People of African descent and Muslims, the main victims
Important cases like 2005’s complaint in Austria about adverts offering properties for ‘Austrians only’ or ‘no foreigners’, 2012’s fine to two French sisters who refused to rent to an Algerian couple on the grounds that they “did not want Arabs in the house”, and many others have made the public and housing actors across Europe “more and more aware of anti-discrimination law”, making explicit discrimination and adverts “becoming ever rarer”, and “incredibly difficult to prove that a refusal to let out property was based on prohibited grounds of discrimination,” said a European Commission report already in 2013.
Less explicit remarks however do not mean the situation is getting better. Spokesperson of the European Union Agency Fundamental Rights Nicole Romain tells Voxeurop that their latest report and survey findings “point to rising intolerance and hatred across Europe, affecting far too many people, including Jews, Muslims, people of African descent, Roma and migrants.” Especially, she argues, people of African descent and Muslims “experience the harshest discrimination in the labour and housing markets, impacting not only their future prospects but also those of their children.”
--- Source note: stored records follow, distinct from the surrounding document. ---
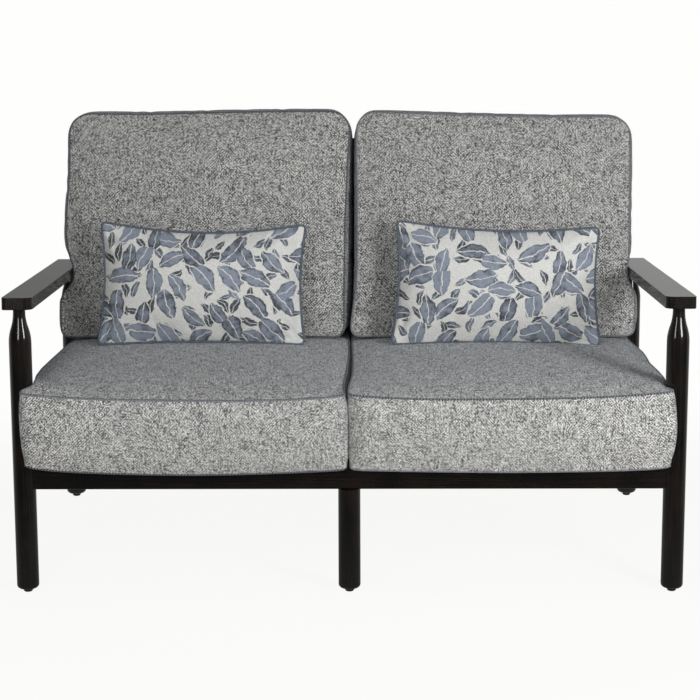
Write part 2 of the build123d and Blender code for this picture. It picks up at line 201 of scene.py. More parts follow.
# Woven acrylic tweed: off-white and charcoal yarns. A cell is a crossing of yarns, pale or dark at
# random, over short diagonal streaks that run one way or the other from patch to patch, with
# slubs along the warp and the weft. The yarn is about 1 mm; a cell is drawn twice that, or it
# would not show
tweedLook = {
    "light": "#efefec",
    "dark": "#25282b",
    "cellMm": 1.95,
    "patchCells": 5.0,
    "patchWander": 9,
    "leftSlantShare": 0.38,
    "streakWidthMm": 1.9,
    "streakLengthMm": 3.8,
    "slubWidthMm": 2.4,
    "slubLengthMm": 30.0,
    "mottleMm": 26.0,
    # What twill line, cell, streak, warp slub, weft slub and mottle add to a cell's tone, and
    # between which sums it goes from dark to light
    "evenTone": 0.24,
    "weights": (-0.55, 0.95, 1.2, 0.8, 0.5, 0.4),
    "darkest": 1.58,
    "palest": 2.50,
    "sheen": 0.25,
    "yarnDepthMm": 0.5,
}
# The back cushions' covers are cut across the cloth, and their weave reads coarser. Their pale yarn
# is drawn a little darker than the seat's: painted shade on the back cushions
backTweedLook = {
    **tweedLook,
    # pale yarn darker than the seat's #efefec: painted shade
    "light": "#e6e6e3",
    "cellMm": 2.25,
    "streakWidthMm": 2.3,
    "streakLengthMm": 4.6,
    "darkest": 1.61,
    "palest": 2.46,
}


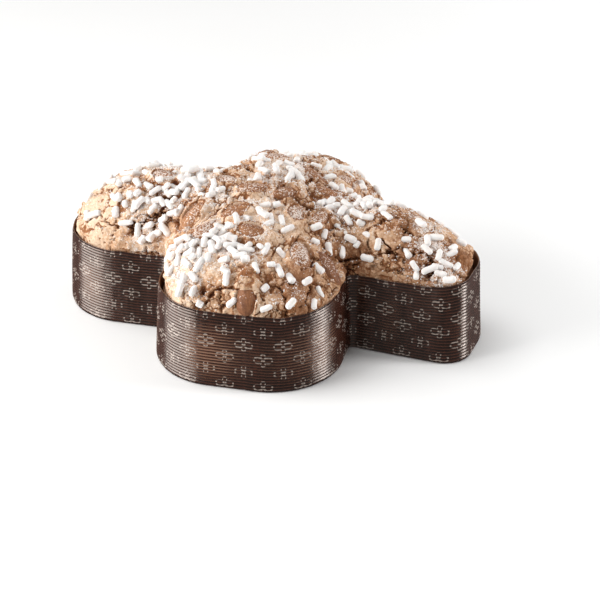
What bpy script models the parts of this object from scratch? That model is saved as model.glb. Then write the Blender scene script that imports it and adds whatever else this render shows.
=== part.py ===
"""A colomba: a dove-shaped Easter loaf, glazed with almond paste and sugared, in its paper baking case.

Metres, +Z up. The origin is the middle of the case's underside. The head of the dove points to -X, its
tail to +X, and the two wings to -Y (front) and +Y (back).
"""

import math
from typing import NamedTuple

import bmesh
import bpy
import numpy as np
from mathutils import Matrix, Quaternion, Vector

MM = 0.001


def mm(*values):
    """Millimetres to metres, as a tuple."""
    return tuple(value * MM for value in values)


class Arm(NamedTuple):
    """One arm of the dove seen from above: a rectangle with rounded corners."""

    centre: tuple
    half_size: tuple
    radii: tuple  # of the corners at +x+y, +x-y, -x+y and -x-y
    turn: float


class Almond(NamedTuple):
    """Where one whole almond lies on the glaze. Angles are in degrees."""

    x: float
    y: float
    heading: float
    pitch: float
    size: float


# The dove in plan, at the case's rim: 270 x 194 mm.
HEAD = Arm(mm(-70, 6), mm(65, 41), mm(30, 30, 39.5, 39.5), 0)
TAIL = Arm(mm(70, 0), mm(65, 31), mm(30, 15.5, 20, 20), -7)
FRONT_WING = Arm(mm(-1, -52), mm(57, 45), mm(30, 43, 30, 42), 0)
BACK_WING = Arm(mm(5.5, 51.4), mm(55, 45), mm(36, 30, 38, 30), -2)
ARMS = (HEAD, TAIL, FRONT_WING, BACK_WING)
INNER_CORNER = 8.5 * MM

# The paper case.
PAPER = 1.0 * MM
RIM_HEIGHT = 51 * MM
TAIL_LIFT = 4 * MM  # the rim stands this much higher at the tail's end
TAIL_LIFT_FROM, TAIL_LIFT_OVER = mm(95, 40)
LEAN = 2.8 * MM  # the foot of the wall stands this far outside its rim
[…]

The second edition of their reports “Being Black” and “Being Muslim in the EU” exposes that the discrimination that these groups experience when looking for a place to live is higher than in 2016 by 21% and 22% respectively. These practices result in nearly one in two people from African descent (45%) living in overcrowded housing, a percentage that is 2.5 times higher than in the general EU population. As for Muslims, the number is 40%.
“According to our 2022 survey, the highest rates of racial discrimination in access to housing were reported in Germany (62%), Austria (49%), Belgium (44%) and Italy (43%),” says FRA’s spokesperson. “Similarly, Muslim respondents reported facing high levels of racial discrimination in accessing housing, with the highest rates in Germany (54%), Austria (50%), Belgium and Finland (43% in both).”
Juan Carlos Benito Sánchez, human rights’ law expert specialised in housing, tells Voxeurop that Western European countries, and Belgium in particular, where he is based, have better tracking systems.
“In a place like Belgium you have strong institutions, quite well funded, against discrimination, carrying out studies and receiving direct complaints from people who consider themselves discriminated against, being able to file a complaint and open an investigation,” he explains. “In Spain the system is not so strong.”
“We always try to push for public policies to obtain more data on discrimination,” Miguel Ruiz, from the Spanish observatory, agrees. “We know that from 2018 until 2024, at least two million people have been evicted from their houses, but we do not know how many had Spanish nationality, how many belonged to an ethnic or racial minority, how many were women … These are details that aren’t registered anywhere.”
A call to end the real estate status quo
Both in Spain and the rest of European countries, PhD Juan Carlos Benito Sánchez sees that the “the right to non-discrimination is underutilised to respond to the challenges linked to housing” and that the potential of the right to non-discrimination “could be exploited much more to realise the right to housing more broadly and make sure that all peoples have access to decent affordable housing.”
FRA’s latest Fundamental Rights Report underlines that rising housing prices “mean that many people, not just with migrant backgrounds, cannot afford to heat their homes or to rent decent accommodation,” their spokesperson Nicole Romain stresses to Voxeurop.
“In 2022, the number of Europeans who could not afford to keep their homes adequately warm rose to more than 40 million (9.3% of the population),” she adds, something that has affected more directly vulnerable groups.
On those grounds, the agency calls on countries to use existing evidence to enforce existing laws and put an end to discrimination in housing, considering that combating poverty and social exclusion is a headline target of the European Pillar of Social Rights action plan to be reached by 2030 and that the 2021–2027 action plan on integration and inclusion reiterates that “access to adequate and affordable housing is a key determinant of successful integration.”
For researcher Miguel Ruiz, discrimination in housing and the general prices’ crisis are connected and have a common solution: fighting the current status quo by which real estate agencies are exempted from complying with the rules.
“Real estate agents have for years been allowed to not comply with any type of law, that is, setting abusive clauses, not advising the tenant correctly, assisting landlords to perform fraudulent activities and discriminating,” he states. “It is unacceptable that the actors of the housing market, which is a fundamental right, are not adequately monitored and supervised, and that requires a lot on the part of the public administration.”